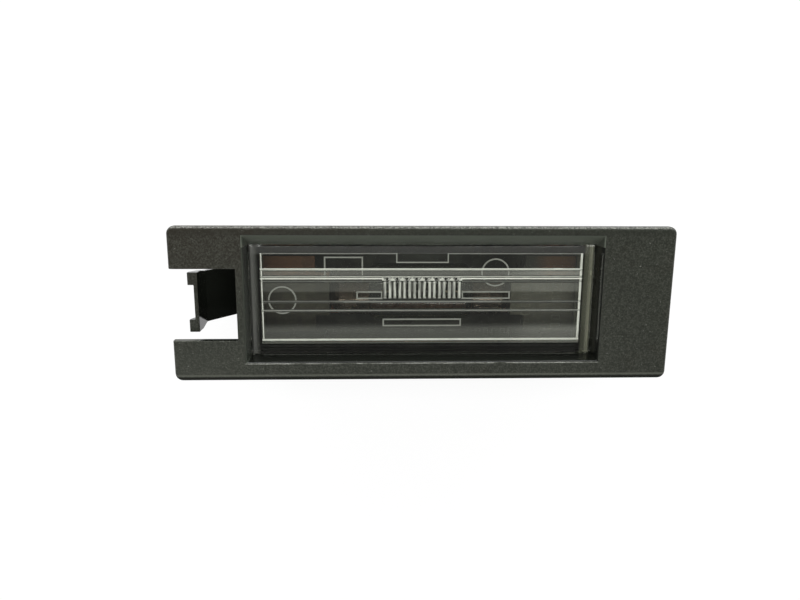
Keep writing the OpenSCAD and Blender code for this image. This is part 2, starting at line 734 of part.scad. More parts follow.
---
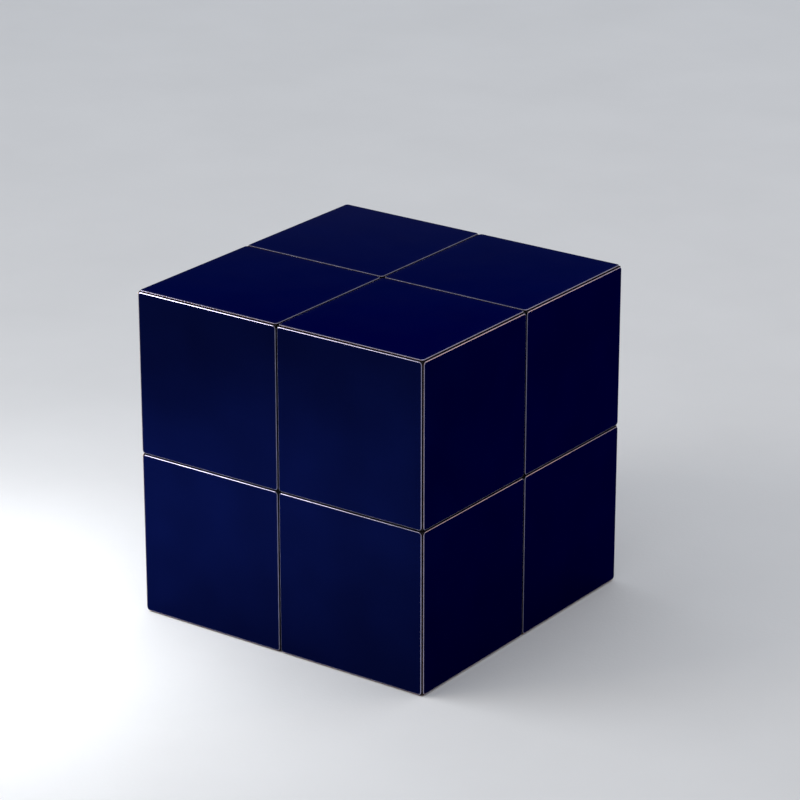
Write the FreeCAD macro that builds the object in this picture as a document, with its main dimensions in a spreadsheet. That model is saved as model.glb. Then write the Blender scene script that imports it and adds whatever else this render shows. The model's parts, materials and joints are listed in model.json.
...
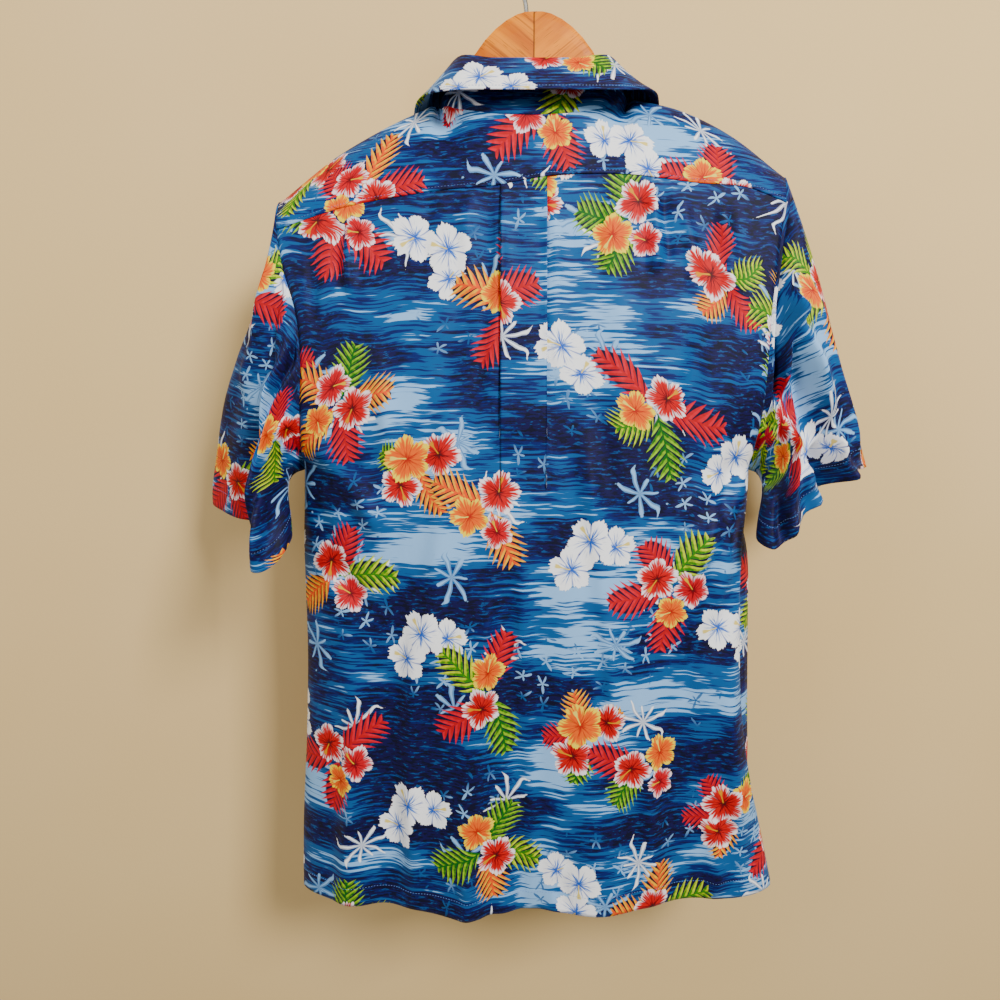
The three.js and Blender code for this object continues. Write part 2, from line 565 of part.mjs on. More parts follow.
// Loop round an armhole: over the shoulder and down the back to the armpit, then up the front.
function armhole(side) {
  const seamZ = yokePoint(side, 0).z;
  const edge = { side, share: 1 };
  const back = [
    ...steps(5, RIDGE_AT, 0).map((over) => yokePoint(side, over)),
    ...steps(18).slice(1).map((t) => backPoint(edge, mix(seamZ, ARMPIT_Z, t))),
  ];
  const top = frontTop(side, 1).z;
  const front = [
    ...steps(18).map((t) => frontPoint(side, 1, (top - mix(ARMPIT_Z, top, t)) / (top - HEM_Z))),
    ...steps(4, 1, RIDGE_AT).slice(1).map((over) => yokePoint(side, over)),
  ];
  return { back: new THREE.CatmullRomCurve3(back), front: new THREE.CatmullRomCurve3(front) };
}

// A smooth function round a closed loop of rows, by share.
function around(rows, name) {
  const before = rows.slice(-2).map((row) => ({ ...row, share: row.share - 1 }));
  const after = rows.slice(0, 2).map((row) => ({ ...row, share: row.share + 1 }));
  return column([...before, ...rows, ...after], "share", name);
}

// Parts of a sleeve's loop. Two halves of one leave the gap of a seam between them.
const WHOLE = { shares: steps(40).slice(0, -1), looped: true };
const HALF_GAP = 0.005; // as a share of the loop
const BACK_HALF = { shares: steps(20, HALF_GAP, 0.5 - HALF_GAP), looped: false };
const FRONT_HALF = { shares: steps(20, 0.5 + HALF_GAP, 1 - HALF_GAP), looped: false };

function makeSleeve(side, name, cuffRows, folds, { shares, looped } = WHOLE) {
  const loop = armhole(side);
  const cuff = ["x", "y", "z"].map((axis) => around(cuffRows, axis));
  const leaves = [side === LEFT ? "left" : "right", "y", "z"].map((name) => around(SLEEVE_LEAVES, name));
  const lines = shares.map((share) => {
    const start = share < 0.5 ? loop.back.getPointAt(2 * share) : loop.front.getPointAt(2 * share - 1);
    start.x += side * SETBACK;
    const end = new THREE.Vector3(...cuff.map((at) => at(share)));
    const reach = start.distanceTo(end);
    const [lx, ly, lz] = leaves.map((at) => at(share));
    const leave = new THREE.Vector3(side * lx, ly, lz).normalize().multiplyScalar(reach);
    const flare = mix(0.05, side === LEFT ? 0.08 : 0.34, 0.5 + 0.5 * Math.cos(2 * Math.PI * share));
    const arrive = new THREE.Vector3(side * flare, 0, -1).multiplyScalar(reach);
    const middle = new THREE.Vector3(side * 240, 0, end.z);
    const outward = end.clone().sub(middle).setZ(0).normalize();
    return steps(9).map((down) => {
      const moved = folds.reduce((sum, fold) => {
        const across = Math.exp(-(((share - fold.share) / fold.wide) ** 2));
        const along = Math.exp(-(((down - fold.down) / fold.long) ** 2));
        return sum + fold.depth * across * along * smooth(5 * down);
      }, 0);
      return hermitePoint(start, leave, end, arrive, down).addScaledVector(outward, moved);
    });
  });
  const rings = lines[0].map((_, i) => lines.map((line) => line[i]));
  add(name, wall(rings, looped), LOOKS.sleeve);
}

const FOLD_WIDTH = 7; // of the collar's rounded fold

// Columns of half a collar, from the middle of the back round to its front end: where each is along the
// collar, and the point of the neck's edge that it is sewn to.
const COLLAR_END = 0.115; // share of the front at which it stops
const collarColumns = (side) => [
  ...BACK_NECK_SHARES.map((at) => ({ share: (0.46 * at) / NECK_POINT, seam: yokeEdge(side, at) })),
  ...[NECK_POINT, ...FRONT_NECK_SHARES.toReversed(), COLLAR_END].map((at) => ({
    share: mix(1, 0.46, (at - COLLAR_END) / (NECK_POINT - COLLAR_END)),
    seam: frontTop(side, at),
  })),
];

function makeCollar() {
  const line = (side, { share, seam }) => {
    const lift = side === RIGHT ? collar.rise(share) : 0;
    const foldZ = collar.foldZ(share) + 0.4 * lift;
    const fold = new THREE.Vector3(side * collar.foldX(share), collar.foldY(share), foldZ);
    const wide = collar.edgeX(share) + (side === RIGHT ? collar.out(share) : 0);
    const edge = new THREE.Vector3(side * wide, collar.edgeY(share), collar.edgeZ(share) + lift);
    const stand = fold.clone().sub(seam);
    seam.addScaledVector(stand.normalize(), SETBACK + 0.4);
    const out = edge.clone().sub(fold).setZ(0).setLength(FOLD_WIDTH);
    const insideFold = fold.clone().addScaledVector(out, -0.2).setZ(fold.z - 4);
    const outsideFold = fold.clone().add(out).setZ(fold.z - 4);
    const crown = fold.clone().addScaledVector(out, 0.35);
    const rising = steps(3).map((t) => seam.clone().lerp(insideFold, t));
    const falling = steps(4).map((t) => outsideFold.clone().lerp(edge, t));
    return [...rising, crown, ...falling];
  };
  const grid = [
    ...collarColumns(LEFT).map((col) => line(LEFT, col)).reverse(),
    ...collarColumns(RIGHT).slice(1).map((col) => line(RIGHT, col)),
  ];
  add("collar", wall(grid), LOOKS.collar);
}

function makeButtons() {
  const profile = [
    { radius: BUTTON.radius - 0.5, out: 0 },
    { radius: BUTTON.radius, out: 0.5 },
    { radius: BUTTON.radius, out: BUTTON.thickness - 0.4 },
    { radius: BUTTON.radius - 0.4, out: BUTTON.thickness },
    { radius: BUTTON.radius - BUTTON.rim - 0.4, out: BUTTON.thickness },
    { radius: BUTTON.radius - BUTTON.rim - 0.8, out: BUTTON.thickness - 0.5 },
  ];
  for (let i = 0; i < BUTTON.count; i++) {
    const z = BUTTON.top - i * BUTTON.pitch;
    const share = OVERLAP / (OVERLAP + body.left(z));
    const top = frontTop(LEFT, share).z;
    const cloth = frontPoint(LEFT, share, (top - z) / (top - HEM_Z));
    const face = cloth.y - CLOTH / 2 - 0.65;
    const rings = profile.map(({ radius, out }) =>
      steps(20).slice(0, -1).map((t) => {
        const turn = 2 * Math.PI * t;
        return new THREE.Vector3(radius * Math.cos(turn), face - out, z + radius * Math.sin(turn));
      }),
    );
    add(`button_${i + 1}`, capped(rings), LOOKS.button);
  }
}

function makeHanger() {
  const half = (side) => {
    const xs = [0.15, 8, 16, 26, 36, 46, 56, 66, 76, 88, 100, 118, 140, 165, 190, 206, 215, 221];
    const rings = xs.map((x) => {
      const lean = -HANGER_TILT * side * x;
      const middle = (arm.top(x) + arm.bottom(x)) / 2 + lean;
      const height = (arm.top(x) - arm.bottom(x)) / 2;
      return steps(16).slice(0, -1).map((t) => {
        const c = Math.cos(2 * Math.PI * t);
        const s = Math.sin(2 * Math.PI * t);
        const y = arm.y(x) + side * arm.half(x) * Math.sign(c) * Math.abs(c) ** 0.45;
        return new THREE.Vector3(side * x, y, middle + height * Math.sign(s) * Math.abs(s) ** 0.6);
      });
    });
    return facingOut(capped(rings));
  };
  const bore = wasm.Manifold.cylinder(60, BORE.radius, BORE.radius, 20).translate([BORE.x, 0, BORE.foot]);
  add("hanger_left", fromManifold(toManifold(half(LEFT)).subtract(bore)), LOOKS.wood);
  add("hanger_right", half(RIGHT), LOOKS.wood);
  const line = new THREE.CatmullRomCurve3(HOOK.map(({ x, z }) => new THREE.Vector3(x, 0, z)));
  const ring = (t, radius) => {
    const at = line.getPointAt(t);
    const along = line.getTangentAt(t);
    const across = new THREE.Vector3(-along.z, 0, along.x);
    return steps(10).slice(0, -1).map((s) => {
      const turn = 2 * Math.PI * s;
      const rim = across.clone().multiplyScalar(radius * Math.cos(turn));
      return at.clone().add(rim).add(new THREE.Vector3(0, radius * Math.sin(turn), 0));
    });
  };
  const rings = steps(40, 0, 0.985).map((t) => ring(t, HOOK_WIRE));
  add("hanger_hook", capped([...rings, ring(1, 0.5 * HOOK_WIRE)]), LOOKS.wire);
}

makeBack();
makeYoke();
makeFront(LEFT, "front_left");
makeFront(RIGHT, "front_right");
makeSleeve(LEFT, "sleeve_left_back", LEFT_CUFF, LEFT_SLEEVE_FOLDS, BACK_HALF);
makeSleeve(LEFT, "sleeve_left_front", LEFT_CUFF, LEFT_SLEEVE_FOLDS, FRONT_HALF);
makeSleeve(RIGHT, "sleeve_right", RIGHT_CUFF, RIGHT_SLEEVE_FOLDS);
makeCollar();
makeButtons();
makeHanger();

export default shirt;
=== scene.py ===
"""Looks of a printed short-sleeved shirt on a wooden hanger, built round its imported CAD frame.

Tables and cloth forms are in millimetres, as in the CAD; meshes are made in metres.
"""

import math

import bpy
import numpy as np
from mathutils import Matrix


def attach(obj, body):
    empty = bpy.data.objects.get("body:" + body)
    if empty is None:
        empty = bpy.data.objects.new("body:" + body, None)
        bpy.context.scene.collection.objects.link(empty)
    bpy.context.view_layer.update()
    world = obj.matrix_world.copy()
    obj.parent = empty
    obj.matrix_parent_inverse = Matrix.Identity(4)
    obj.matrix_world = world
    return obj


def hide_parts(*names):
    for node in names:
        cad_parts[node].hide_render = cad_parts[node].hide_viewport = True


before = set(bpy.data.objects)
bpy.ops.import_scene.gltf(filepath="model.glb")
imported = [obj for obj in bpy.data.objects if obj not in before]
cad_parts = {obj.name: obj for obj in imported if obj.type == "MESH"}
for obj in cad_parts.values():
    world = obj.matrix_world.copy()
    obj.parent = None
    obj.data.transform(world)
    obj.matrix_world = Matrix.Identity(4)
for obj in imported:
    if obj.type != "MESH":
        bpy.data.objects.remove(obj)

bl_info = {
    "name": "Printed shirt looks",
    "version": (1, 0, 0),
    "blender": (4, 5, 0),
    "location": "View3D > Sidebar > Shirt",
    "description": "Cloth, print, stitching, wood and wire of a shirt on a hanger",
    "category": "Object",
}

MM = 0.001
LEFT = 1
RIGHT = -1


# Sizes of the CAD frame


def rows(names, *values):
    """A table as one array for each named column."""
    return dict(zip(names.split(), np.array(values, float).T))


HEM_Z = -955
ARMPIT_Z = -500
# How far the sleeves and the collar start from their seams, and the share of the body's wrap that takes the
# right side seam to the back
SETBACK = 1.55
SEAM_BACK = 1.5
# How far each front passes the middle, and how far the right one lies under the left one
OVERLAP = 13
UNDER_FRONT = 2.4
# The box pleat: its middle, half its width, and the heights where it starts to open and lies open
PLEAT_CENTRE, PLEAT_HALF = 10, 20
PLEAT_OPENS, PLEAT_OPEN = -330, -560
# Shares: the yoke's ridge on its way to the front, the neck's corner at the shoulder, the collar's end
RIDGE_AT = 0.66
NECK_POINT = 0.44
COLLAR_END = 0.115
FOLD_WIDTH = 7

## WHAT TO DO
Using the entries shown above, reproduce verbatim the lines from the line bearing "makeBack();" to the line bearing "# Sizes of the CAD frame", inclusive.

## RESPONSE BELOW
makeBack();
makeYoke();
makeFront(LEFT, "front_left");
makeFront(RIGHT, "front_right");
makeSleeve(LEFT, "sleeve_left_back", LEFT_CUFF, LEFT_SLEEVE_FOLDS, BACK_HALF);
makeSleeve(LEFT, "sleeve_left_front", LEFT_CUFF, LEFT_SLEEVE_FOLDS, FRONT_HALF);
makeSleeve(RIGHT, "sleeve_right", RIGHT_CUFF, RIGHT_SLEEVE_FOLDS);
makeCollar();
makeButtons();
makeHanger();

export default shirt;
=== scene.py ===
"""Looks of a printed short-sleeved shirt on a wooden hanger, built round its imported CAD frame.

Tables and cloth forms are in millimetres, as in the CAD; meshes are made in metres.
"""

import math

import bpy
import numpy as np
from mathutils import Matrix


def attach(obj, body):
    empty = bpy.data.objects.get("body:" + body)
    if empty is None:
        empty = bpy.data.objects.new("body:" + body, None)
        bpy.context.scene.collection.objects.link(empty)
    bpy.context.view_layer.update()
    world = obj.matrix_world.copy()
    obj.parent = empty
    obj.matrix_parent_inverse = Matrix.Identity(4)
    obj.matrix_world = world
    return obj


def hide_parts(*names):
    for node in names:
        cad_parts[node].hide_render = cad_parts[node].hide_viewport = True


before = set(bpy.data.objects)
bpy.ops.import_scene.gltf(filepath="model.glb")
imported = [obj for obj in bpy.data.objects if obj not in before]
cad_parts = {obj.name: obj for obj in imported if obj.type == "MESH"}
for obj in cad_parts.values():
    world = obj.matrix_world.copy()
    obj.parent = None
    obj.data.transform(world)
    obj.matrix_world = Matrix.Identity(4)
for obj in imported:
    if obj.type != "MESH":
        bpy.data.objects.remove(obj)

bl_info = {
    "name": "Printed shirt looks",
    "version": (1, 0, 0),
    "blender": (4, 5, 0),
    "location": "View3D > Sidebar > Shirt",
    "description": "Cloth, print, stitching, wood and wire of a shirt on a hanger",
    "category": "Object",
}

MM = 0.001
LEFT = 1
RIGHT = -1


# Sizes of the CAD frame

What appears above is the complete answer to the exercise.